Alain Juppé a manifestement réussi à déstabiliser François Fillon. Le premier accuse le second de vouloir remettre en cause le droit à l’avortement. Les fillonistes ont répondu en consacrant leur traditionnel point presse hebdomadaire à cet unique sujet, mardi 22 novembre, avec l’objectif de clore la polémique et de dissiper les doutes sur la position du député de Paris. M. Fillon, répètent ses proches, ne changerait pas la législation sur le droit à l’avortement. Même s’il s’est déjà dit, en tant que croyant, personnellement opposé à cette pratique.

  • Fin de vie

François Fillon et Alain Juppé plaident pour le statu quo. Même si elle est contestée par des organisations provie, qui y voient des risques de dérive euthanasique, aucun des deux candidats ne souhaite revenir sur la nouvelle loi Claeys-Leonetti adoptée en janvier.

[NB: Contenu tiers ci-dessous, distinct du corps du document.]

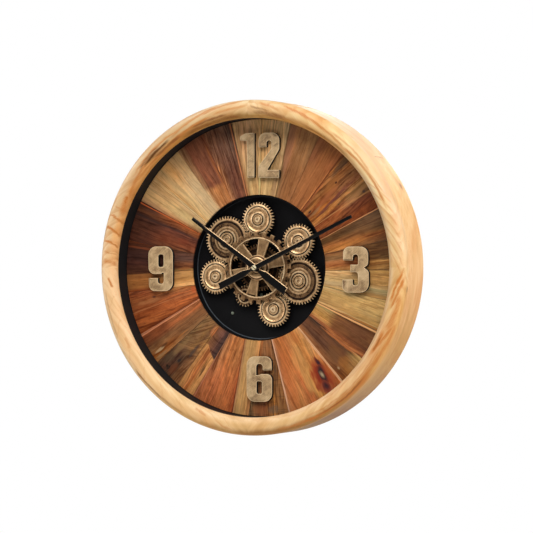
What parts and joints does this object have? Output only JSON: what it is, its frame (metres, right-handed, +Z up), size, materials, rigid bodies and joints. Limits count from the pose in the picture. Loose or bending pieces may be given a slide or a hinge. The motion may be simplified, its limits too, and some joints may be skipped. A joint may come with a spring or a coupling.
{
  "type": "wall clock",
  "caption": "Round wall clock: turned wooden rim, radial plank dial, raised numerals, open gear train in a black recess, two hands.",
  "frame": {"origin": "centre of the clock's box: on the dial's axis, halfway between the rim's bead and its flat back", "axes": "+Z up; +Y from the dial to the wall, so the dial faces -Y; +X to the right of a person who reads the dial"},
  "size_m": [0.54, 0.085, 0.54],
  "materials": {
    "pine": "clear satin lacquer on pale softwood",
    "black_steel": "matt black paint",
    "board": "raw fibreboard",
    "wood_pale": "oiled reclaimed wood",
    "wood_tan": "oiled reclaimed wood",
    "wood_orange": "oiled reclaimed wood",
    "wood_rust": "oiled reclaimed wood",
    "wood_brown": "oiled reclaimed wood",
    "wood_maroon": "oiled reclaimed wood",
    "pewter": "brushed, worn antique gold leaf with black sides",
    "bronze": "antique bronze paint, rubbed bright on the edges",
    "hand_black": "black face, gold bevelled edges",
    "brass": "polished brass",
    "steel": "zinc plated",
    "black_plastic": "moulded",
    "cell_sleeve": "plain printed sleeve, no text"
  },
  "bodies": {
    "case": {"rim": "pine", "liner": "black_steel", "back_board": "board", "gear_tray": "black_steel", "plank_01": "wood_pale", "plank_02": "wood_rust", "plank_03": "wood_rust", "plank_04": "wood_tan", "plank_05": "wood_orange", "plank_06": "wood_tan", "plank_07": "wood_pale", "plank_08": "wood_pale", "plank_09": "wood_brown", "plank_10": "wood_brown", "plank_11": "wood_orange", "plank_12": "wood_brown", "plank_13": "wood_pale", "plank_14": "wood_orange", "plank_15": "wood_tan", "plank_16": "wood_brown", "plank_17": "wood_brown", "plank_18": "wood_orange", "plank_19": "wood_tan", "plank_20": "wood_maroon", "plank_21": "wood_maroon", "plank_22": "wood_pale", "plank_23": "wood_pale", "plank_24": "wood_rust", "plank_25": "wood_maroon", "plank_26": "wood_pale", "numeral_12_one": "pewter", "numeral_12_two": "pewter", "numeral_3": "pewter", "numeral_6": "pewter", "numeral_9": "pewter", "hanger_plate": "steel", "movement_case": "black_plastic", "movement_bush": "brass", "movement_cell": "cell_sleeve", "wheel_clip": "steel", "gear_motor_case": "black_plastic", "motor_cell_lower": "cell_sleeve", "motor_cell_upper": "cell_sleeve", "tray_screw_left": "steel", "tray_screw_low": "steel"},
    "centre_wheel": {"centre_wheel": "bronze", "centre_gear": "bronze"},
    "gear_large_left": {"gear_large_left": "bronze"},
    "gear_large_right": {"gear_large_right": "bronze"},
    "gear_small_top": {"gear_small_top": "bronze"},
    "gear_small_left": {"gear_small_left": "bronze"},
    "gear_small_right": {"gear_small_right": "bronze"},
    "gear_small_bottom": {"gear_small_bottom": "bronze"},
    "drive_pinion": {"drive_pinion": "bronze"},
    "hour_hand": {"hour_hand": "hand_black"},
    "minute_hand": {"minute_hand": "hand_black", "hand_nut": "brass", "minute_arbor": "brass", "setting_knob": "black_plastic"},
    "power_switch": {"power_switch": "black_plastic"}
  },
  "joints": [
    {"name": "centre_wheel_spin", "type": "hinge", "parent": "case", "child": "centre_wheel", "pos_m": [0, 0.0065, 0], "axis": [0, 1, 0], "continuous": true},
    {"name": "gear_large_left_spin", "type": "hinge", "parent": "case", "child": "gear_large_left", "pos_m": [-0.0576, 0.0065, 0.04582], "axis": [0, 1, 0], "continuous": true},
    {"name": "gear_large_right_spin", "type": "hinge", "parent": "case", "child": "gear_large_right", "pos_m": [0.07035, 0.0065, -0.02164], "axis": [0, 1, 0], "continuous": true},
    {"name": "gear_small_top_spin", "type": "hinge", "parent": "case", "child": "gear_small_top", "pos_m": [-0.00229, 0.0065, 0.07801], "axis": [0, 1, 0], "continuous": true},
    {"name": "gear_small_left_spin", "type": "hinge", "parent": "case", "child": "gear_small_left", "pos_m": [-0.07833, 0.0065, -0.01473], "axis": [0, 1, 0], "continuous": true},
    {"name": "gear_small_right_spin", "type": "hinge", "parent": "case", "child": "gear_small_right", "pos_m": [0.06889, 0.0065, 0.04234], "axis": [0, 1, 0], "continuous": true},
    {"name": "gear_small_bottom_spin", "type": "hinge", "parent": "case", "child": "gear_small_bottom", "pos_m": [0.02573, 0.0065, -0.06752], "axis": [0, 1, 0], "continuous": true},
    {"name": "drive_pinion_spin", "type": "hinge", "parent": "case", "child": "drive_pinion", "pos_m": [-0.0256, 0.0065, -0.04618], "axis": [0, 1, 0], "continuous": true},
    {"name": "minute_hand_turn", "type": "hinge", "parent": "case", "child": "minute_hand", "pos_m": [0, -0.015, 0], "axis": [0, 1, 0], "continuous": true},
    {"name": "hour_hand_turn", "type": "hinge", "parent": "case", "child": "hour_hand", "pos_m": [0, -0.0116, 0], "axis": [0, 1, 0], "continuous": true},
    {"name": "power_switch_slide", "type": "slide", "parent": "case", "child": "power_switch", "axis": [1, 0, 0], "range_m": [0, 0.004]}
  ],
  "couplings": [
    {"joint": "gear_large_left_spin", "follows": "centre_wheel_spin", "ratio": -1},
    {"joint": "gear_large_right_spin", "follows": "centre_wheel_spin", "ratio": -1},
    {"joint": "gear_small_top_spin", "follows": "centre_wheel_spin", "ratio": 1.3529},
    {"joint": "gear_small_left_spin", "follows": "centre_wheel_spin", "ratio": 1.3529},
    {"joint": "gear_small_right_spin", "follows": "centre_wheel_spin", "ratio": 1.3529},
    {"joint": "gear_small_bottom_spin", "follows": "centre_wheel_spin", "ratio": 1.3529},
    {"joint": "drive_pinion_spin", "follows": "centre_wheel_spin", "ratio": -2.3},
    {"joint": "hour_hand_turn", "follows": "minute_hand_turn", "ratio": 0.083333}
  ]
}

Ce texte instaure notamment un droit à bénéficier d’une « sédation profonde et continue » pour les malades en phase terminale.

  • L’international

Au fil de la campagne, François Fillon a témoigné de son soutien aux chrétiens d’Orient, lors de plusieurs visites à Erbil, au Kurdistan irakien et à Beyrouth. Il en a même fait l’objet d’un meeting au Cirque d’hiver, à Paris, au printemps 2015. Dix jours après que la Conférence des évêques de France eut publié, le 13 octobre 2016, un important texte appelant à « retrouver le sens du politique », il leur a répondu point par point dans une lettre circonstanciée. Alain Juppé, lui, a attendu le 17 novembre pour prendre la plume.